• [Data supplied]

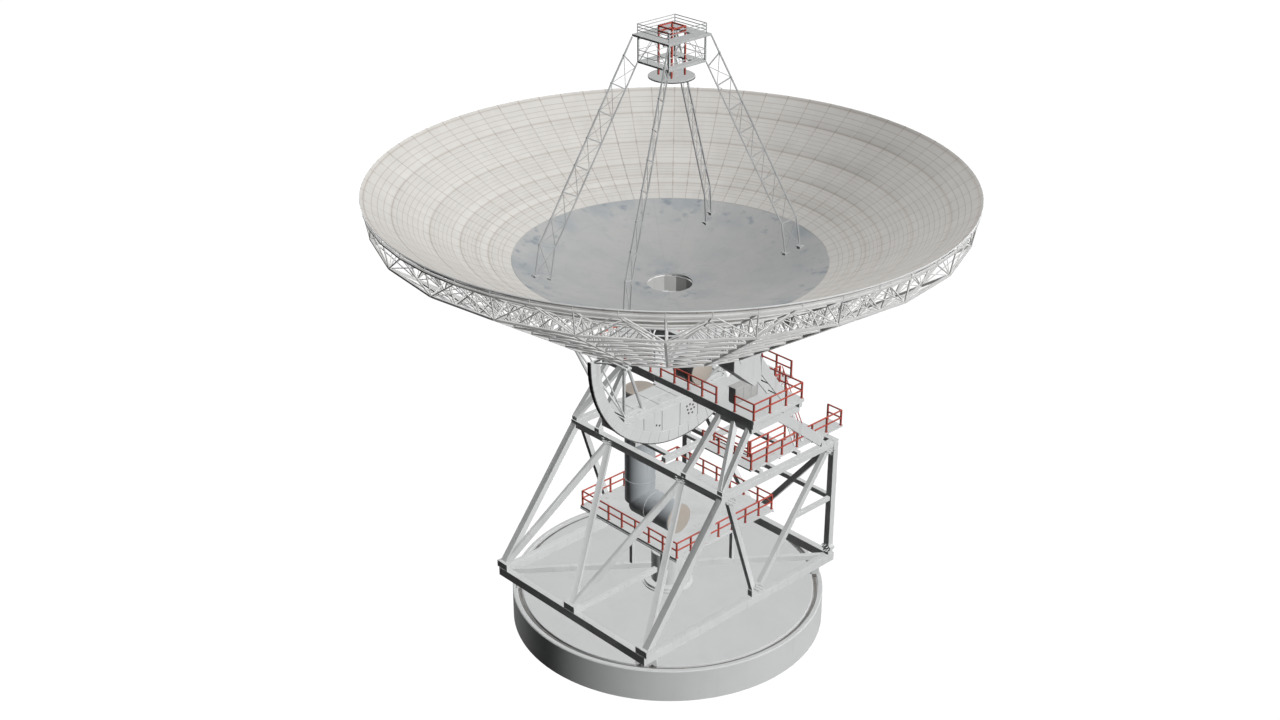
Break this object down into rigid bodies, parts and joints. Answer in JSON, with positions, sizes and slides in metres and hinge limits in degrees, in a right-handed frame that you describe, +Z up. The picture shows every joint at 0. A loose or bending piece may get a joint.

...

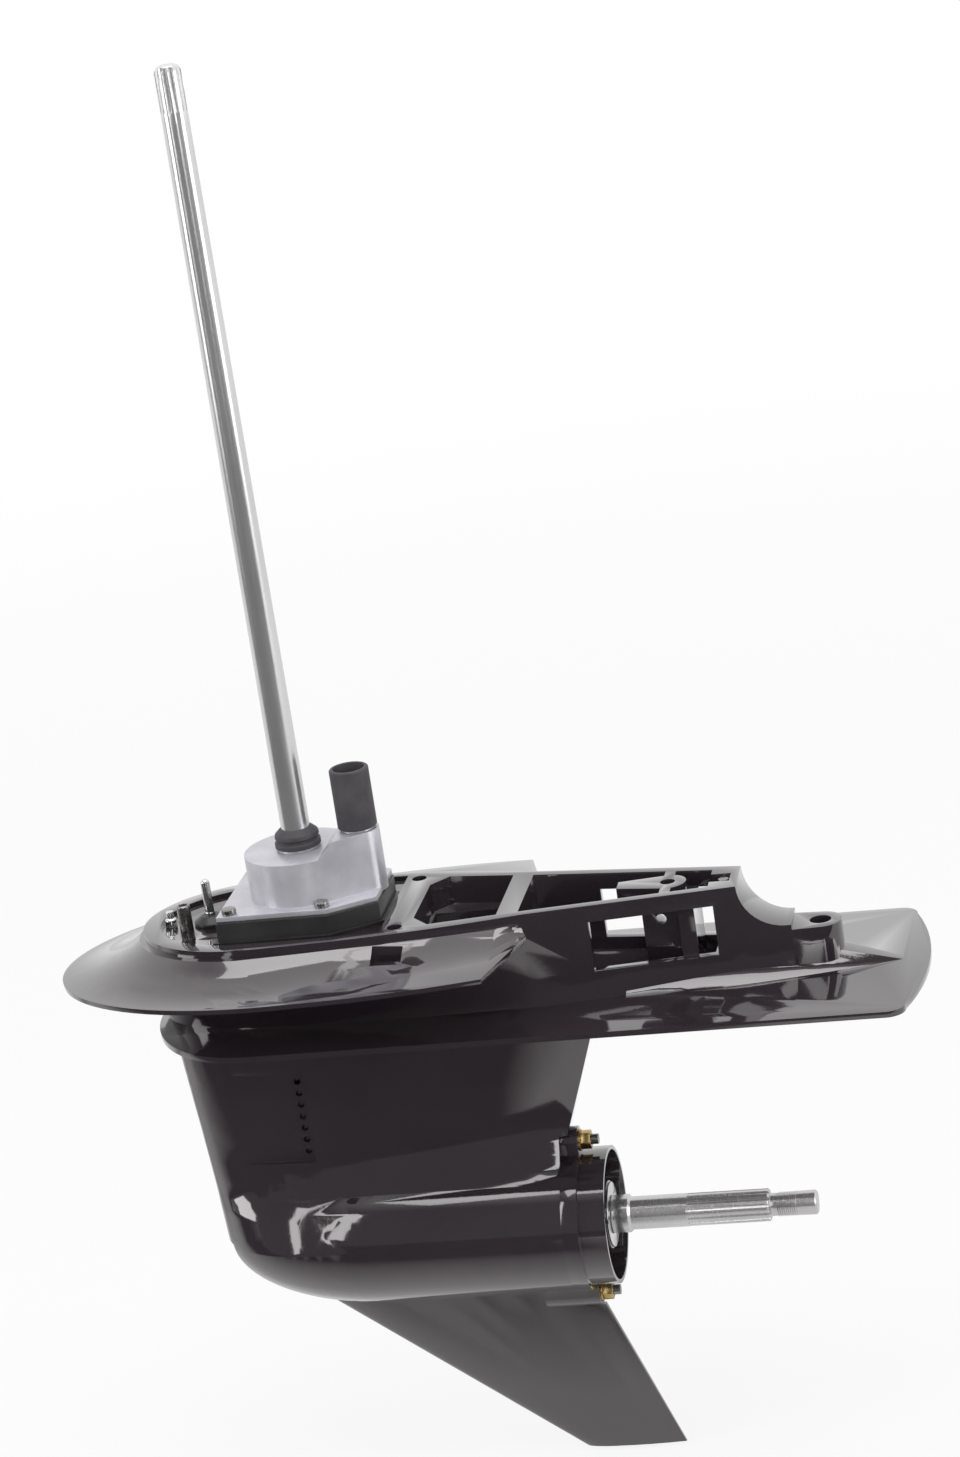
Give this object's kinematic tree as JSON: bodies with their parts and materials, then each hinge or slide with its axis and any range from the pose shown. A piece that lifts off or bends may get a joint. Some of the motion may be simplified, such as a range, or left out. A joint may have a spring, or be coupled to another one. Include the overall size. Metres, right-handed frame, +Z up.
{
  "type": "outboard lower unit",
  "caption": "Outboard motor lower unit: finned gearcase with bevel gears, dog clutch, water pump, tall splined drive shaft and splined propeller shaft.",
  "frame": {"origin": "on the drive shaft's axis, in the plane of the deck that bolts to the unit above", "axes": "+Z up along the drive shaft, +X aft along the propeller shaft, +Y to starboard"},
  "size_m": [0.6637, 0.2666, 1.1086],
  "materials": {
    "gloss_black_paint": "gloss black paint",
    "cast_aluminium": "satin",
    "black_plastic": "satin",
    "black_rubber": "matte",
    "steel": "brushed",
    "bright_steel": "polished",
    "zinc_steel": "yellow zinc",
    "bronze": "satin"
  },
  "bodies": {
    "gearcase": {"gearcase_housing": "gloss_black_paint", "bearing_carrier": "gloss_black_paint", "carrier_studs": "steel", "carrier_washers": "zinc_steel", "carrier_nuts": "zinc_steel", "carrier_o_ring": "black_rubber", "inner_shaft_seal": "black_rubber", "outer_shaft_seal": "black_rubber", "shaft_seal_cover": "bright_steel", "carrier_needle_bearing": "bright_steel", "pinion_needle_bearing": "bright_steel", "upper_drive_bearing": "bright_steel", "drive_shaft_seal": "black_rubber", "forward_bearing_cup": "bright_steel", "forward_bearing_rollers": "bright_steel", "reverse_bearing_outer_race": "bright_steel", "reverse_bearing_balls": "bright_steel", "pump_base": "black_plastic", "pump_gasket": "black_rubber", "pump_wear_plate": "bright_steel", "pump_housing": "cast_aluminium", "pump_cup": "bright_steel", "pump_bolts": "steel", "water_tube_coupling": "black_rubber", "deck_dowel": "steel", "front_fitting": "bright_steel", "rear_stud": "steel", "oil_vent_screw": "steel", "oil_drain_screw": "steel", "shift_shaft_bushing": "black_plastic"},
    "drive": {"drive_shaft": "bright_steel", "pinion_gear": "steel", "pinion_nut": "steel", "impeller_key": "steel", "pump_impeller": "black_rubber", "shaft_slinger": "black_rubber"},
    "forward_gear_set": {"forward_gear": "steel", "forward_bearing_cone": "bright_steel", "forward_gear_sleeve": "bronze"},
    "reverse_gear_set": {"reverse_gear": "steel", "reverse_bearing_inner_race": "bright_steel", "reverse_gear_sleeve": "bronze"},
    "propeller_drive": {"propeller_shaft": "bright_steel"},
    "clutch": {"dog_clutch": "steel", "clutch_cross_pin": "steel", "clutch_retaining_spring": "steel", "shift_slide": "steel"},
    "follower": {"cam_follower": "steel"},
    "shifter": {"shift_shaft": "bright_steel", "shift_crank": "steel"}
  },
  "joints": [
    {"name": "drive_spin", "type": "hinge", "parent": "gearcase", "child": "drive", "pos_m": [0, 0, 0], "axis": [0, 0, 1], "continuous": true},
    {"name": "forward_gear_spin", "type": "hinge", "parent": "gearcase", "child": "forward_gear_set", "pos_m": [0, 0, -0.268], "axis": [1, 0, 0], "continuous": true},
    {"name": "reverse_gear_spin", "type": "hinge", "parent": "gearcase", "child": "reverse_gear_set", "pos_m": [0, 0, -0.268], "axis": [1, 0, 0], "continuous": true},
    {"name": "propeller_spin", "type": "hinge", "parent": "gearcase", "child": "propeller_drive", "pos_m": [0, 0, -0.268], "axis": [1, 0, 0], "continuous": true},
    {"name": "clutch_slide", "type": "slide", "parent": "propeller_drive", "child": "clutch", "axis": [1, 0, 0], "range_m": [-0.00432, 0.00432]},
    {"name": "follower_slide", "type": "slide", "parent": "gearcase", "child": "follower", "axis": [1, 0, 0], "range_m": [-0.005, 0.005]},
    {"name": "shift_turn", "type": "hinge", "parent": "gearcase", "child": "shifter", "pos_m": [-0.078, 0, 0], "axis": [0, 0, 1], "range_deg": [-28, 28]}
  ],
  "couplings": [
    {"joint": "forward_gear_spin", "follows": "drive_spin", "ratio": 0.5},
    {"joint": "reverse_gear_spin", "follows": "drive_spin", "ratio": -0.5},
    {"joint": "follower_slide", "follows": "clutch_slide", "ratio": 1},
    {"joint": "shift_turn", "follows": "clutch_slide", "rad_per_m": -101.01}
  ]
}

• [The task]
Look through the entries above; copy every line holding the string "materials".

• [The output]
Give this object's kinematic tree as JSON: bodies with their parts and materials, then each hinge or slide with its axis and any range from the pose shown. A piece that lifts off or bends may get a joint. Some of the motion may be simplified, such as a range, or left out. A joint may have a spring, or be coupled to another one. Include the overall size. Metres, right-handed frame, +Z up.
  "materials": {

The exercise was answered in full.